Dans sa villa de Grünewald, où il reçoit avec affabilité ses amis, artistes, industriels, hommes politiques et de nombreux visiteurs, il mène une vie d'observateur et d'intellectuel. Maximilian Harden, Gerhardt Hauptmann, font partie de ses familiers les plus intimes. Il n'est pas marié, il vit seul avec sa mère, possesseur d'une fortune qu'on dit assez importante, mais modeste en comparaison de celles des profiteurs de la guerre au nombre desquels il tient à honneur de ne pas se compter.

Comme directeur de l'A.E.G., il a eu à mener une campagne énergique contre Stinnes et les trust métallurgiques. Par ses idées sociales et politiques, il est l'adversaire déclaré de la concentration de l'activité industrielle entre les mains de quelques potentats. Il n'a jamais cessé de revendiquer les droits de la collectivité; toute son activité a tendu à les mettre d'accord avec les droits de l'individu: il est également éloigné des formules collectivistes du socialisme et des doctrines du laisser-faire et du laisser-aller, qui s'en tenant aux vieilles recettes du temps passé confient à l'arbitraire industriel le fonctionnement de la machine sociale.

II - SES ECRITS THEORIQUES

Walter Rathenau est avant tout un idéaliste. Dans un monde profondément mécanisé dont il connait les moindres rouages il s'attache à faire pénétrer la vie de l'esprit. C'est par cette action de l'intelligence sur les choses qu'il espère réformer suivant des principes équitables l'organisation de la société.

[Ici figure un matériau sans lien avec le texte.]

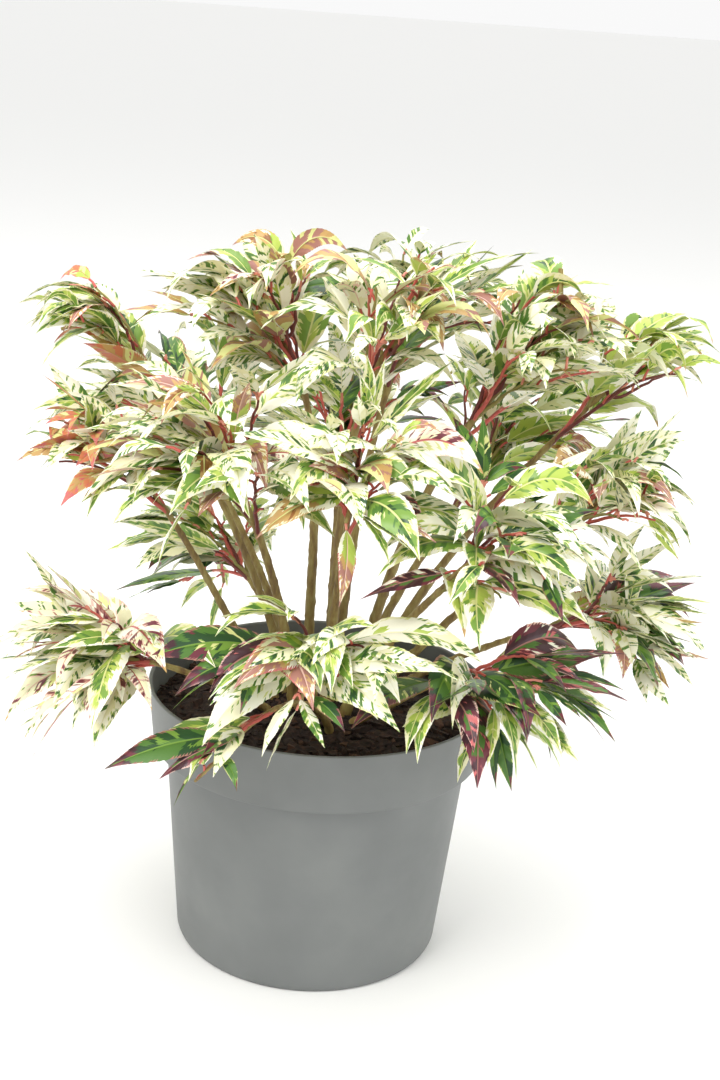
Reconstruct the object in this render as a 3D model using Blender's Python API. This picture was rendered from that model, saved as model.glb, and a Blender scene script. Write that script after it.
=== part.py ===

"Si l'humanité," dit-il dans son principal ouvrage "von kommenden Dingen", publié en 1917, "veut gagner le royaume de l'âme, il faut qu'elle rassemble toutes ses forces vives, il faut qu'elle tende au maximum en quantité et en intensité la force de l'intellect, la seule dont elle dispose librement."

Nul plus que Rathenau n'a confiance dans la volonté humaine. Le premier livre qu'il a consacré aux questions économiques et sociales et qui a paru en 1912, est intitulé "La critique du temps présent" (Zur Kritik der Zeit)- C'est une des études les plus pénétrantes qui aient été faites sur le régime capitaliste et ses conséquences. Pour Rathenau le milieu du 19ième siècle "est marqué par une profonde coupure. D'un côté l' ancien temps, la civilisation démodée, le passé historique; de l'autre nos pères et nous, temps modernes, le présent." L'époque moderne se caractérise par son uniformité, par la mécanisation "qui tend à tirer de notre planète surpeuplée des possibilités de subsistance et d'existence pour d'innombrables êtres humains." Cette mécanisation a exercé son influence sur la production, le régime de la propriété, la forme de l'Etat, la vie privée, etc. La production s'est concentrée, elle est devenue sans cesse plus intense. Elle a poussé à la consommation. Elle est devenue à elle-même sa propre fin. La propriété, c'est-à-dire le capital, a obéi, elle aussi, à ce phénomène de concentration; il a fallu concentrer les capitaux pour qu'à tout moment de grandes sommes d'argent pussent être envoyées sur les points où on en faisait l'appel.- L'Etat, à son tour, est devenu un mécanisme. Il n'est plus une entité mystique. Il se préoccupe surtout des problèmes du moment, de l'organisation immédiate de la vie matérielle.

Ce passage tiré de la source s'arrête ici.